Otros monjes llegados de Irlanda e Inglaterra se atrevieron a penetrar en las zonas salvajes y en los densos bosques del norte de Alemania y en la actual Holanda, cuyas poblaciones no eran cristianas ni siquiera de nombre. La predicación del Evangelio en aquellas tierras era arriesgada, pues los campesinos y guerreros del país se mantenían firmes en la fe de sus padres. Rezaban a Wotan, el dios del viento de las tormentas, a quien no veneraban en templos sino al aire libre, a menudo bajo viejos árboles considerados sagrados. En cierta ocasión llegó hasta uno de esos árboles el monje y sacerdote cristiano Bonifacio para predicar su fe. Quería mostrar a los germanos del norte que Wotan era sólo una figura fabulosa, así que cogió un hacha para hacer astillas el árbol sagrado con sus propias manos. Todos los presentes esperaban ver cómo un rayo caído del cielo acababa con él en un instante. Pero el árbol se derrumbó sin que ocurriera nada. Muchos se hicieron bautizar a continuación por Bonifacio, pues habían perdido su antigua fe en el poder de Wotan y de los demás dioses; pero otros se indignaron con él y lo mataron en el año 754.

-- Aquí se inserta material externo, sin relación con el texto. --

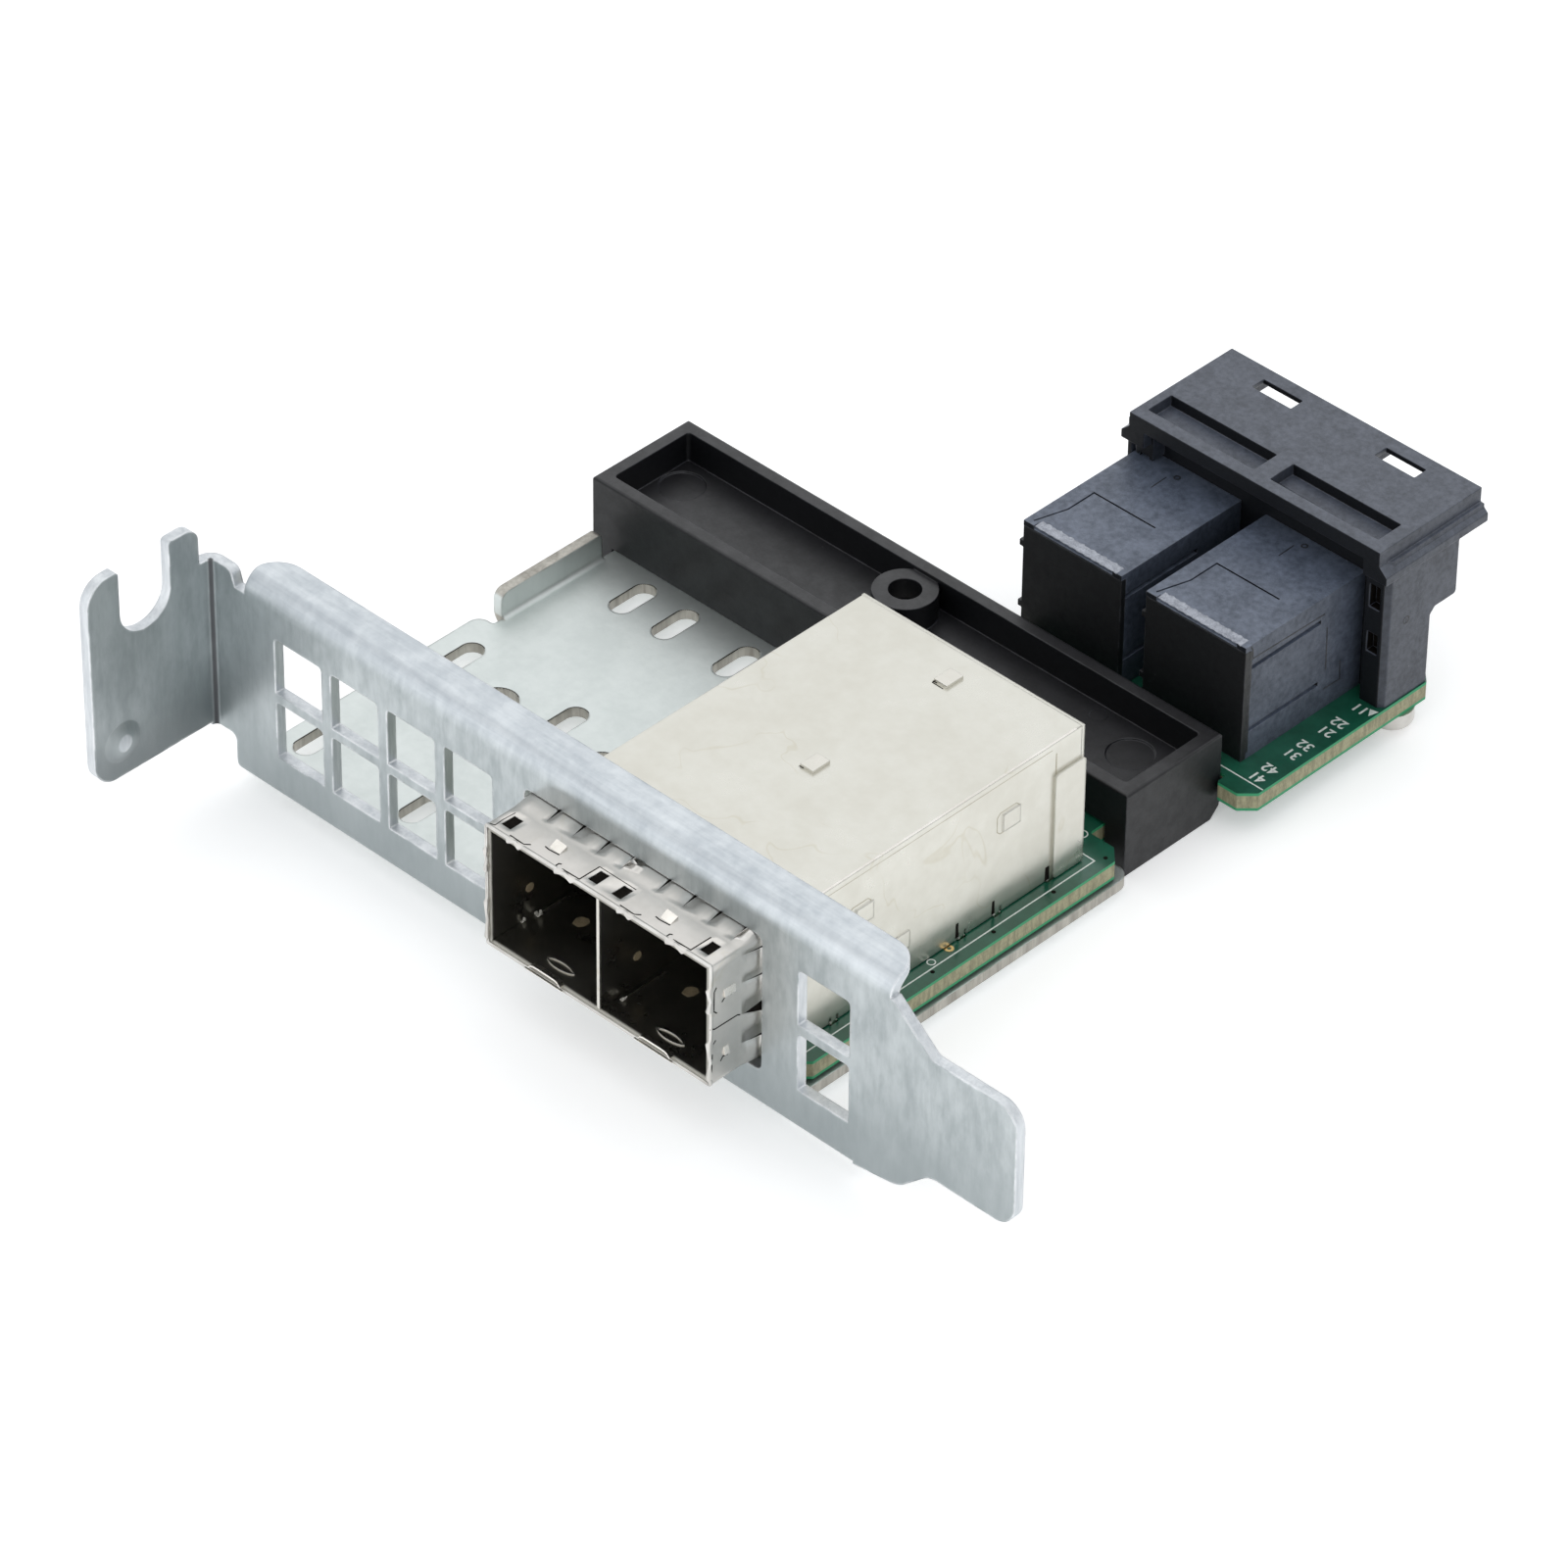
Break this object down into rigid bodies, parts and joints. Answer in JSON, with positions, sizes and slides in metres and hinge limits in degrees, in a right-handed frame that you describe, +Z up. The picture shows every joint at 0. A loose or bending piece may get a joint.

No obstante, la época del paganismo había concluido en Alemania. Pronto comenzaron todos a acudir a las sencillas iglesias de madera construidas junto a los monasterios y, acabados los servicios divinos, pedían consejo a los monjes sobre cómo tratar el ganado enfermo y proteger los manzanos contra las orugas. También los poderosos del reino acudían a visitar a los monjes; y los más feroces y violentos de ellos fueron precisamente quienes más gustosos les ofrecieron grandes posesiones, pues pensaban poder apaciguar a Dios de esa manera. Los monasterios se hicieron, pues, ricos y poderosos, pero los propios monjes siguieron viviendo pobres en sus celdas sencillas y pequeñas, y rezaron y trabajaron tal como les había ordenado san Benito.